Aim of the exercise:
Begin with the line containing "left_relief_spring();" and end with the line containing "if empty is"; set down that block verbatim and nothing else.

Data shown:
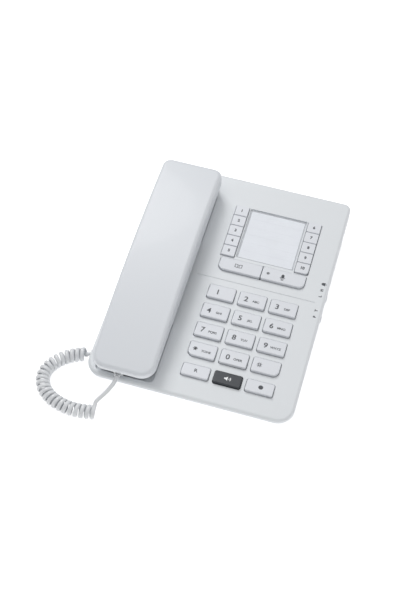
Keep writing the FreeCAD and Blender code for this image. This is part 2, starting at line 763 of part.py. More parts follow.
# ---- pieces inside the base
def inside():
    sheet = slab(key_left - mat_rim, key_right + mat_rim, function_row_front - mat_rim,
                 window_rear + mat_rim, mat_top - mat_thickness, mat_top, 2.0)
    opening = slab(window_left + 2, window_right - 2, window_front + 2, window_rear - 4,
                   mat_top - mat_thickness - 1, mat_top + 1, 2.0)
    domes = []
    for name, x0, x1, y0, y1, radii, sides in key_table():
        # the light stands in the middle of its key, so the dome is beside it
        shift = 9.0 if name == "key_mute" else 0.0
        domes.append(Part.makeCone(dome_radius, dome_radius - dome_taper, dome_height,
                                   Vector((x0 + x1) / 2 + shift, (y0 + y1) / 2, mat_top)))
    mat = joined([sheet.cut(opening)] + domes)
    led_hole = rod(*led_place, mat_top - mat_thickness - 1, mat_top + 1, led_radius + 0.5)
    parts["key_mat"] = tilted(less(mat, [led_hole]))

    board = slab(board_left, board_right, board_front, board_rear, board_top - board_thickness,
                 board_top, board_corner)
    holes = [rod(x, y, board_top - 5, board_top + 1, screw_shank + 0.2) for x, y in board_screw_places]
    parts["keypad_board"] = tilted(less(board, holes))
    screws = []
    for x, y in board_screw_places:
        low = board_top - board_thickness
        screws.append(joined([rod(x, y, low - 1.5, low, board_screw_head),
                              rod(x, y, low, board_top + board_screw_reach, screw_shank)]))
    parts["board_screws"] = tilted(Part.makeCompound(screws))

    x0, x1, y0, y1 = main_board_box
    parts["main_board"] = tilted(slab(x0, x1, y0, y1, main_board_top - board_thickness, main_board_top,
                                      board_corner))

    lens = joined([rod(*led_place, board_top, led_top - 1.1, led_radius),
                   Part.makeSphere(led_radius, Vector(*led_place, led_top - 1.1))])
    parts["in_use_led"] = tilted(lens)

    parts["microphone"] = rod(microphone_x, microphone_y, floor_top, floor_top + microphone_height,
                              microphone_radius)

    top = plate_under
    low = top - frame_height - cone_height
    frame = rod(speaker_x, speaker_y, top - frame_height, top, speaker_radius)
    frame = less(frame, [rod(speaker_x, speaker_y, top - 0.8, top + 1, speaker_radius - 3)])
    cone = Part.makeCone(magnet_radius + 1, speaker_radius - 3.5, cone_height,
                         Vector(speaker_x, speaker_y, low))
    magnet = rod(speaker_x, speaker_y, low - magnet_height, low, magnet_radius)
    parts["loudspeaker"] = tilted(joined([frame, cone, magnet]))

    x0, x1, y0, y1 = ballast_box
    parts["ballast_weight"] = slab(x0, x1, y0, y1, floor_top, floor_top + ballast_height, 2.0)


def cover_and_card():
    low = -window_sink - window_thickness - card_thickness
    m = card_margin
    card = slab(window_left + m, window_right - m, window_front + m, window_rear - m,
                low, low + card_thickness, 0.6)
    parts["index_card"] = tilted(card)
    g = cover_gap
    cover = slab(window_left + g, window_right - g, window_front + g, window_rear - g,
                 low + card_thickness, -window_sink, 0.8)
    cover = rounded(cover, 0.35, lambda e: e.BoundBox.ZMin > -window_sink - 0.01)
    parts["index_window"] = tilted(cover)


def hook():
    """Sprung plunger in the ear well; it is held down while the handset lies on it."""
    w, d = plunger_width / 2, plunger_length / 2
    top = cup_bottom - 0.1
    collar_top = -well_depth - well_floor - hook_travel - 0.4
    collar_low = collar_top - plunger_collar
    head = slab(plunger_x - w, plunger_x + w, plunger_y - d, plunger_y + d, collar_low, top, 1.0)
    head = rounded(head, 0.6, lambda e: e.BoundBox.ZMin > top - 0.01)
    wide, deep = w + plunger_collar, d + plunger_collar
    collar = slab(plunger_x - wide, plunger_x + wide, plunger_y - deep, plunger_y + deep,
                  collar_low, collar_top, 1.0)
    switch_top = main_board_top + hook_switch_height
    pin_low = main_board_top + 1.0
    pin = rod(plunger_x, plunger_y, pin_low, collar_low, 1.4)
    parts["hook_plunger"] = tilted(joined([head, collar, pin]))
    wide, deep = hook_switch_width / 2, hook_switch_length / 2
    housing = slab(plunger_x - wide, plunger_x + wide, plunger_y - deep, plunger_y + deep,
                   main_board_top, switch_top, 0.8)
    bore = rod(plunger_x, plunger_y, main_board_top + 0.5, switch_top + 1, 1.6)
    parts["hook_switch"] = tilted(less(housing, [bore]))
    reach = spring_radius - spring_wire / 2
    count = spring_turns * spring_steps
    rise = (collar_low - switch_top - spring_wire) / count
    points = []
    for number in range(count + 1):
        angle = 2 * math.pi * number / spring_steps
        points.append((plunger_x + reach * math.cos(angle), plunger_y + reach * math.sin(angle),
                       switch_top + spring_wire / 2 + rise * number))
    parts["hook_spring"] = tilted(tube_along(points, spring_wire / 2, "hook_spring"))


def slide_switches():
    bodies = []
    low, high = knob_level - knob_height / 2, knob_level + knob_height / 2
    inner = half - wall - 2.4
    for name, y in switch_places:
        body = box(inner - switch_depth, inner, y - switch_half_length, y + switch_half_length,
                   board_top, plate_under - 0.6)
        slot = box(inner - 4.0, inner + 1, y - (knob_length + switch_travel) / 2 - fit_gap,
                   y + (knob_length + switch_travel) / 2 + fit_gap, low - 0.2, high + 0.2)
        bodies.append(less(body, [slot]))
        y0 = y - (knob_length + switch_travel) / 2
        knob = box(inner - 3.5, half + knob_stand_out, y0, y0 + knob_length, low, high)
        knob = rounded(knob, 0.5, lambda e: e.BoundBox.XMin > half + knob_stand_out - 0.01)
        parts[name] = tilted(knob)
    parts["slide_switch_bodies"] = tilted(Part.makeCompound(bodies))


def fasteners_and_feet():
    feet = []
    for x, y in foot_places:
        foot = rod(x, y, 0, foot_height + foot_recess, foot_radius)
        feet.append(rounded(foot, 0.5, lambda e: e.BoundBox.ZMax < 0.01))
    parts["rubber_feet"] = Part.makeCompound(feet)
    screws = []
    for x, y, meet in housing_screws:
        low = foot_height + foot_recess
        head = rod(x, y, low, low + screw_head_height, screw_head_radius)
        recess = joined([box(x - 2, x + 2, y - 0.4, y + 0.4, foot_height, low + 0.8),
                         box(x - 0.4, x + 0.4, y - 2, y + 2, foot_height, low + 0.8)])
        shank = rod(x, y, low + screw_head_height, meet + screw_reach, housing_screw_radius)
        screws.append(joined([less(head, [recess]), shank]))
    parts["housing_screws"] = Part.makeCompound(screws)


def main():
    parts["top_housing"] = top_housing()
    parts["bottom_housing"] = bottom_housing()
    keys()
    inside()
    cover_and_card()
    hook()
    slide_switches()
    fasteners_and_feet()
    jacks()
    handset()
    plugs()
    cord()
    # the origin is the bottom centre of the telephone without its cord
    extent = FreeCAD.BoundBox()
    for name, shape in parts.items():
        if not name.startswith("cord_"):
            extent.add(shape.optimalBoundingBox(False, False))
    shift = Vector(-extent.Center.x, -extent.Center.y, 0)
    print("shift to the origin", round(shift.x, 4), round(shift.y, 4))
    os.makedirs("parts", exist_ok=True)
    for name, shape in parts.items():
        shape.translate(shift)
        if not shape.isValid() or len(shape.Solids) < 1:
            print("check", name, shape.isValid(), len(shape.Solids))
        shape.exportStep("parts/" + name + ".step")
    print(len(parts), "nodes")


main()
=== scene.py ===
import json
import math

import bmesh
import bpy
from mathutils import Matrix, Vector
from mathutils.bvhtree import BVHTree

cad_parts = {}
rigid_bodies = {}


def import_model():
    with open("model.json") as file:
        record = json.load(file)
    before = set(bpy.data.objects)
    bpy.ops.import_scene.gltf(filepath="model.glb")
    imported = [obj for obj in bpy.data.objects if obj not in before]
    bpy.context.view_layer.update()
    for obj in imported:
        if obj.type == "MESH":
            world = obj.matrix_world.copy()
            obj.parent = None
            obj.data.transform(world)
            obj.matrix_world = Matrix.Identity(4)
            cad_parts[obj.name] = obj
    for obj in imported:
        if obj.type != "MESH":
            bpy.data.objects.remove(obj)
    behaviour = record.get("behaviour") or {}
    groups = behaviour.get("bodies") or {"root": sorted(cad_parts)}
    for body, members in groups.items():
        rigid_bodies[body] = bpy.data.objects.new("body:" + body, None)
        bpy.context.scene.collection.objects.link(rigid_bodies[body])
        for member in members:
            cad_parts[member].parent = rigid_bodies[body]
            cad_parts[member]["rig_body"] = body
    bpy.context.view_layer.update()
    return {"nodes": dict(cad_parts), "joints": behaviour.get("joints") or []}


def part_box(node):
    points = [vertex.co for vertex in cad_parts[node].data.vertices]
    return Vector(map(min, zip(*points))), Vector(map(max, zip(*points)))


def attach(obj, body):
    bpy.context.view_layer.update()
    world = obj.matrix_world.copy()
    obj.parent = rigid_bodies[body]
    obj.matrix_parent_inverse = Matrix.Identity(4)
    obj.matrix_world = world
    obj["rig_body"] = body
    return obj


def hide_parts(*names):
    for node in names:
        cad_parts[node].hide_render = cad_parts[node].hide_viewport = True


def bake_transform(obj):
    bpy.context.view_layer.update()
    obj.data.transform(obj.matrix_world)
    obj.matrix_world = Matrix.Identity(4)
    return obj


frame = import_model()
nodes = frame["nodes"]
mm = 0.001
print("stage: frame loaded,", len(nodes), "nodes")

# The panel's own axes: x to the right, p up the slope from its front edge, n out of its face.
axisOf = {joint["name"]: Vector(joint["axis"]) for joint in frame["joints"]}
slope = axisOf["ringer_slide"].normalized()
normal = -axisOf["key_1_press"].normalized()
right = Vector((1.0, 0.0, 0.0))
shellPoints = [v.co for v in nodes["top_housing"].data.vertices]
panelFront = min(point.dot(slope) for point in shellPoints)
panelLevel = max(point.dot(normal) for point in shellPoints)


def onPanel(x, p, n=0.0):
    return right * x + slope * (panelFront + p) + normal * (panelLevel + n)


def panelBox(node):
    # lowest and highest (x, p, n) of a CAD node
    places = [v.co for v in nodes[node].data.vertices]
    ways = ([c.x for c in places], [c.dot(slope) - panelFront for c in places],
            [c.dot(normal) - panelLevel for c in places])
    return Vector([min(way) for way in ways]), Vector([max(way) for way in ways])


# camera, floor and light
shellLow, shellHigh = panelBox("top_housing")
middle = (shellLow.x + shellHigh.x) / 2
view = {
    "aim": (-13.55, 87.44),    # x from the middle, and p, in mm
    "azimuth": 13.79, "elevation": 52.92, "distance": 0.9755, "roll": 3.02, "lens": 71.88,
}


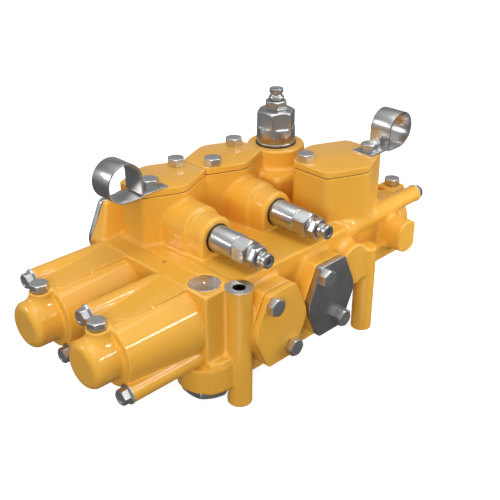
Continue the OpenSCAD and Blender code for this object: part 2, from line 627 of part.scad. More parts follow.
// ---------- hose clips ----------
// s = -1: loop towards -X, s = 1: loop towards +X
module hose_clip(x, y, s) color(zinc) translate([x, y, top_face_z + gasket_t + cover_t]) mirror([s < 0 ? 1 : 0, 0, 0])
    difference() {
        // the loop is a hair thinner than the flat strip, so that its ends sit inside the tab and the leg
        translate([0, clip_w / 2, 0]) rotate([90, 0, 0]) linear_extrude(clip_w) union() {
            polygon([[-15, 0], [17, 0], [25, -clip_dip], [clip_reach + 1, -clip_dip], [clip_reach + 1, clip_t - clip_dip],
                [25.2, clip_t - clip_dip], [17.2, clip_t], [-15, clip_t]]);
            difference() {
                translate([clip_reach, clip_r - clip_dip]) circle(r = clip_r - 0.05, $fn = 96);
                translate([clip_reach, clip_r - clip_dip]) circle(r = clip_r - clip_t + 0.05, $fn = 96);
                translate([clip_reach - clip_r - 1, -3]) square([clip_r + 1, clip_r - clip_dip + 3]);
            }
            translate([clip_reach - clip_r, clip_t + 0.3]) square([clip_t, clip_r - clip_dip - clip_t + 0.7]);
        }
        translate([0, 0, -1]) cylinder(r = 5.9, h = 6);
    }
module left_hose_clip() hose_clip(cov1[0] - p114[0], cov1[1] - p114[1], -1);
module right_hose_clip() hose_clip(cov3[0] + p112[0], cov3[1] - p112[1], 1);

// ---------- assembly ----------
valve_body();
front_spool_cap();
rear_spool_cap();
front_end_cover();
rear_end_cover();
cap_bolts();
end_cover_bolts();
cap_plugs();
end_cover_plugs();
cap_seals();
end_cover_seals();
plug_seals();
left_top_cover();
middle_top_cover();
right_top_cover();
top_cover_gaskets();
top_cover_bolts();
side_cover();
side_plate();
side_gaskets();
side_bolts();
rear_plate();
rear_gasket();
rear_bolts();
deck_plug();
bottom_plug();
bottom_plug_seal();
check_poppet();
check_spring();
front_spool();
rear_spool();
front_spring_cup();
rear_spring_cup();
front_cup_bolt();
rear_cup_bolt();
front_cap_spring();
rear_cap_spring();
front_end_spring();
rear_end_spring();
left_relief_body();
left_relief_locknut();
left_relief_screw();
left_relief_poppet();
left_relief_spring();
right_relief_body();
right_relief_locknut();
right_relief_screw();
right_relief_poppet();
right_relief_spring();
main_relief_body();
main_relief_locknut();
main_relief_screw();
main_relief_poppet();
main_relief_spring();
relief_seals();
left_hose_clip();
right_hose_clip();
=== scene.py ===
"""Looks of the transmission control valve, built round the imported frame.

The castings are signed distance fields turned into meshes by dual contouring, so that
their walls, bosses and bores blend with true fillets. Fasteners, cartridges, plates and
clips are lofted meshes. All lengths in this file are millimetres until a mesh is made.
"""

import math

import bpy
import numpy as np

from mathutils import Matrix, Vector


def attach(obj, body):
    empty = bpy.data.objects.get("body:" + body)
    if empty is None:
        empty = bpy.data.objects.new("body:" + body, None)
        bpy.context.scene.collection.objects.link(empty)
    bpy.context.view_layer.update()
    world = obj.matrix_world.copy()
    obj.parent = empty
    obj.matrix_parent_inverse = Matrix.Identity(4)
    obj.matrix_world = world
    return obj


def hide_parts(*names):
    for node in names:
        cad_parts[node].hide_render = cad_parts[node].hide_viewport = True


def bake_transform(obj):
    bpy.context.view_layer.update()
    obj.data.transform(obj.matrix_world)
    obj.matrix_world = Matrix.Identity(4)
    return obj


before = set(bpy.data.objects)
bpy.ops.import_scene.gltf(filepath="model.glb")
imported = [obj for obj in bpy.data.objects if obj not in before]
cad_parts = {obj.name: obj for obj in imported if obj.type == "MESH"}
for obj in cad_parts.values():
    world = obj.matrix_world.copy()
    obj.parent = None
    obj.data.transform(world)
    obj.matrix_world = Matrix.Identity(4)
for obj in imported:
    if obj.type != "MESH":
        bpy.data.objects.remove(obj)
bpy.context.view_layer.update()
scene = bpy.context.scene
MM = 0.001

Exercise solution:
left_relief_spring();
right_relief_body();
right_relief_locknut();
right_relief_screw();
right_relief_poppet();
right_relief_spring();
main_relief_body();
main_relief_locknut();
main_relief_screw();
main_relief_poppet();
main_relief_spring();
relief_seals();
left_hose_clip();
right_hose_clip();
=== scene.py ===
"""Looks of the transmission control valve, built round the imported frame.

The castings are signed distance fields turned into meshes by dual contouring, so that
their walls, bosses and bores blend with true fillets. Fasteners, cartridges, plates and
clips are lofted meshes. All lengths in this file are millimetres until a mesh is made.
"""

import math

import bpy
import numpy as np

from mathutils import Matrix, Vector


def attach(obj, body):
    empty = bpy.data.objects.get("body:" + body)
    if empty is None:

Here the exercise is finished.